Source: Williams, Frank J. "A Candidate Speaks in Rhode Island: Abraham Lincoln Visits Providence and Woonsocket, 1860." Rhode Island History 51.4 (November 1993): 107-19.
 



Abraham Lincoln Rhode Island Factoids

  • After Abraham Lincoln's speech at Cooper Union on February 27, 1860, "Let us have faith that right makes might, and in that faith, let us, to the end, dare to do our duty as we understand it," Lincoln essentially gave the same speech on February 28, 1860 at the overflowing Railroad Hall in Providence located where the federal courthouse is now.

  • Lincoln stayed the night with John Eddy, a prominent Republican at his home, 265 Washington Street, Providence.

  • On March 8, 1860, Lincoln delivered his speech at Harris Institute Hall, 157 Main Street, Woonsocket, a building still standing as part of the Woonsocket City Hall.

  • On March 4, 1861, Abraham Lincoln is sworn in as the 16th president of the United States.
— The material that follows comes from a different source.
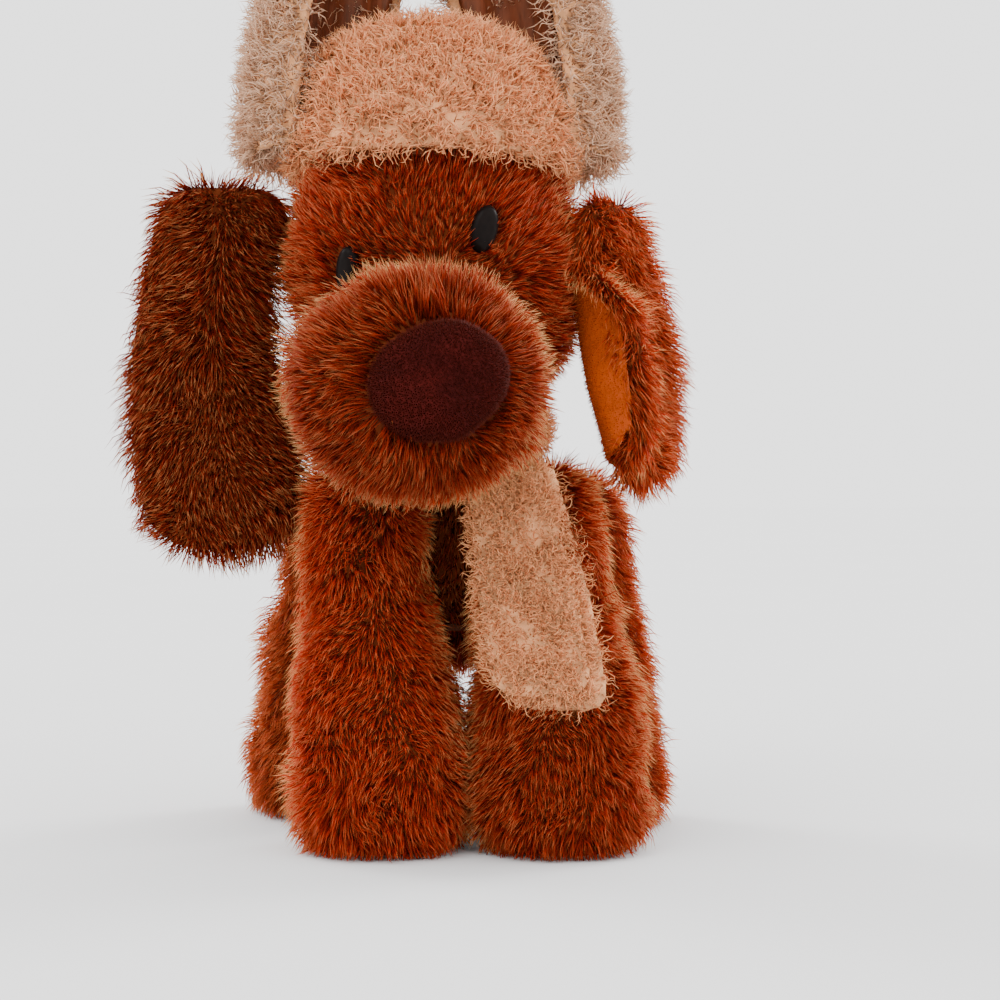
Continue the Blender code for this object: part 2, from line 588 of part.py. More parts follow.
def centre_on_floor():
    """Bring the middle of the whole puppet over the origin, keeping its soles at Z = 0."""
    shown = [o for o in bpy.context.collection.objects if not o.hide_render]
    points = numpy.array([v.co for o in shown for v in o.data.vertices])
    middle = (points.min(axis=0) + points.max(axis=0)) / 2
    for obj in bpy.context.collection.objects:
        obj.data.transform(Matrix.Translation((-middle[0], -middle[1], 0)))
    print("moved by", -middle[0] / MM, -middle[1] / MM)


def main():
    for obj in list(bpy.data.objects):
        bpy.data.objects.remove(obj)
    mats = {
        "plush": material("chestnut_plush", (0.29, 0.075, 0.014), 0.9),
        "cream": material("cream_plush", (0.72, 0.45, 0.28), 0.95),
        "fibre": material("polyester_fibre", (0.86, 0.86, 0.84), 0.9),
        "beans": material("bean_bag", (0.75, 0.75, 0.72), 0.7),
        "sleeve": material("sleeve_cloth", (0.16, 0.05, 0.02), 0.6),
        "satin": material("brown_satin", (0.09, 0.028, 0.014), 0.35),
        "ear": material("ear_velboa", (0.42, 0.14, 0.02), 0.8),
        "nose": material("nose_velour", (0.085, 0.018, 0.016), 0.8),
        "eye": material("eye_plastic", (0.01, 0.01, 0.01), 0.15),
        "washer": material("eye_washer_plastic", (0.8, 0.8, 0.8), 0.4),
    }
    build_torso(mats)
    build_neck(mats)
    build_head(mats)
    build_muzzle(mats)
    build_hat(mats)
    build_flap("left", -1, *LEFT_FLAP, mats)
    build_flap("right", 1, *RIGHT_FLAP, mats)
    left = Matrix.Translation(LEFT_EAR_AT) @ Matrix.Rotation(math.radians(LEFT_EAR_TURN), 4, "Z")
    build_ear("left", left, LEFT_EAR_LENGTH, -4, 21, mats)
    right = Matrix.Translation(RIGHT_EAR_AT) @ Matrix.Rotation(math.radians(RIGHT_EAR_TURN), 4, "Z")
    build_ear("right", right, RIGHT_EAR_LENGTH, 6, 16, mats)
    build_leg("front_left", FRONT_LEFT, mats)
    build_leg("front_right", FRONT_RIGHT, mats)
    build_leg("hind_left", HIND_LEFT, mats)
    build_leg("hind_right", HIND_RIGHT, mats)
    build_scarf(mats)
    build_tail(mats)
    centre_on_floor()


main()
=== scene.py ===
"""Looks of the plush dog hand puppet.

Long chestnut pile, a curly cream hat and scarf, and satin and velboa linings.
"""

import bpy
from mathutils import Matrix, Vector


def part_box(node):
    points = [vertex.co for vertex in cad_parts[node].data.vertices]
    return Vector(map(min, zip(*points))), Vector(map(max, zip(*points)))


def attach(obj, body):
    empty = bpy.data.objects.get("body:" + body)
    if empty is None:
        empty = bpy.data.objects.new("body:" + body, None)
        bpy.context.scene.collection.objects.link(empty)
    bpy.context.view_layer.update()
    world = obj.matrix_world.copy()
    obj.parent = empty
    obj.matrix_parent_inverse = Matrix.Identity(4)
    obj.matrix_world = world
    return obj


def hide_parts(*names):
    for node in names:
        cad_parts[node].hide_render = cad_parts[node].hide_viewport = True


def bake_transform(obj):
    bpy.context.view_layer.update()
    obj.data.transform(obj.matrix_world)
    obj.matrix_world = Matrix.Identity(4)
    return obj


bl_info = {
    "name": "Plush dog puppet",
    "version": (1, 0, 0),
    "blender": (4, 5, 0),
    "location": "View3D > Sidebar > Puppet",
    "description": "Grows the pile, linings, nose and eyes of a plush dog hand puppet on its frame",
    "category": "Add Mesh",
}

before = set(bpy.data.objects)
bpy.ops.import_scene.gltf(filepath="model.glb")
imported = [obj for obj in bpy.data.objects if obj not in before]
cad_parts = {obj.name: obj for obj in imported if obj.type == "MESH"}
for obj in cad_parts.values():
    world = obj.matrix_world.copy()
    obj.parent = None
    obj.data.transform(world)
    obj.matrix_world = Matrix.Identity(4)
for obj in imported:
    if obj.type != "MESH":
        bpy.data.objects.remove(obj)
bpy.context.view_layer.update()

import math

import bpy
import numpy as np
from mathutils import Vector, kdtree

MM = 0.001
LEGS = ("front_left", "front_right", "hind_left", "hind_right")
UP = np.array((0.0, 0.0, 1.0))
PILE_MAP = "OFBake"
SOLE_GAP = 0.2 * MM  # the lowest that a skin comes to the floor
TIP_GAP = 0.3 * MM  # the lowest that a lock comes to the floor
ROOT_DEPTH = 0.4 * MM  # how deep a lock is rooted in its skin
NAP_DEPTH = 0.3 * MM  # the same for the short velour
EYE_CLEAR = 4.4 * MM  # bare ring round the middle of an eye
NOSE_CLEAR = 19.5 * MM  # bare ring round the middle of the nose
LOCK_LENGTHS = (0.72, 1.18)  # shortest and longest lock, as shares of the pile's length
LOCK_WIDTHS = (0.7, 1.25)  # the same for its width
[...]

Lincoln carried Rhode Island 12,244 to 7,704 for Stephen A. Douglas.

  • On April 12, 1861, the bombardment of Fort Sumter in Charleston Harbor, South Carolina, began the Civil War.

  • On April 15, 1861, President Lincoln issued his first proclamation for 75,000 three-months troops.
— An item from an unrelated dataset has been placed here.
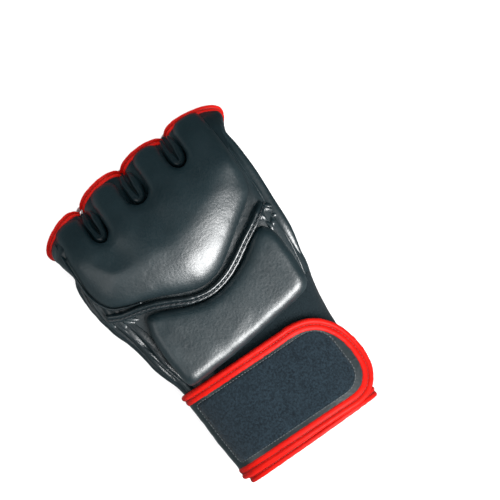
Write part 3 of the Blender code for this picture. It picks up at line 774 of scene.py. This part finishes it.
def knuckle_pad():
    outline = knuckle_outline()
    points, faces = patch([outline], 1.35)
    at, distance = rolled(points, outline, knuckle_roll, pad_top)
    at[:, 2] -= pad_fall(at[:, 1]) * np.clip(1 - distance / 36, 0, 1) ** 2
    soft = rough(at, 26.0, 3.0, 2) * 0.25 + rough(at * (1, 0.45, 1), 7.0, 5.0, 2) * 0.10
    at[:, 2] += soft * step_up(distance, 0, 9)
    beyond_shell = 30 * step_up(at[:, 1], 172, 190)
    at[:, 2] = np.maximum(at[:, 2], height(*at.T[:2], clamp=RIM_CLAMP) + 0.5 - beyond_shell)
    nodes = [f"{name}_pad_{layer}" for name in ("knuckle", *FINGERS) for layer in ("cover", "foam")]
    pad("knuckle_pad", at, faces, distance, 1.0, 6, FINGER_BLEND, nodes)

    side = [(-62.3, 199), (-62.6, 188), (-62.7, 176), (-62.6, 163), *PAD_LOWER_LEFT]
    line = curve(side, 1.2)
    path = np.column_stack([line, pad_top(*line.T) - (3.8 + pad_fall(line[:, 1]))])
    size = np.sin(np.linspace(0.15, math.pi - 0.15, len(path))) ** 0.4
    done(cord("knuckle_pad_side_piping", path, 0.95, GLOSSY_LEATHER, sides=10, size=size), FINGER_BLEND)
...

  • On April 16, 1861, Rhode Island Governor William Sprague responded to the call by offering, in addition to the state's quota of one infantry regiment, one battery of light artillery. The War Department accepted the offer and the units received the official designation of 1st Regiment, Rhode Island Detached Militia and 1st Light Battery, Rhode Island Volunteers.

  • On May 7, 1861, the Battery was mustered into the service of the United States.

  • The next day, the detachment of the 1st Regiment, Infantry, under Colonel Ambrose E. Burnside, left for Washington. The 2nd Detachment led by Lieutenant Colonel Joseph S. Pitman left the city four days later. The Regiment and Battery were temporarily quartered at the Patent Office in Washington until Camp Sprague, a mile north of the Capital, was opened to the Rhode Islanders on May 18.

  • In 1864, Lincoln carried Rhode Island 14,343 to 8,718 for Major General George B. McClellan.

  • 23,699 Rhode Islanders enter Lincoln's call for service in the Union Army and Navy, more proportionately than any other state.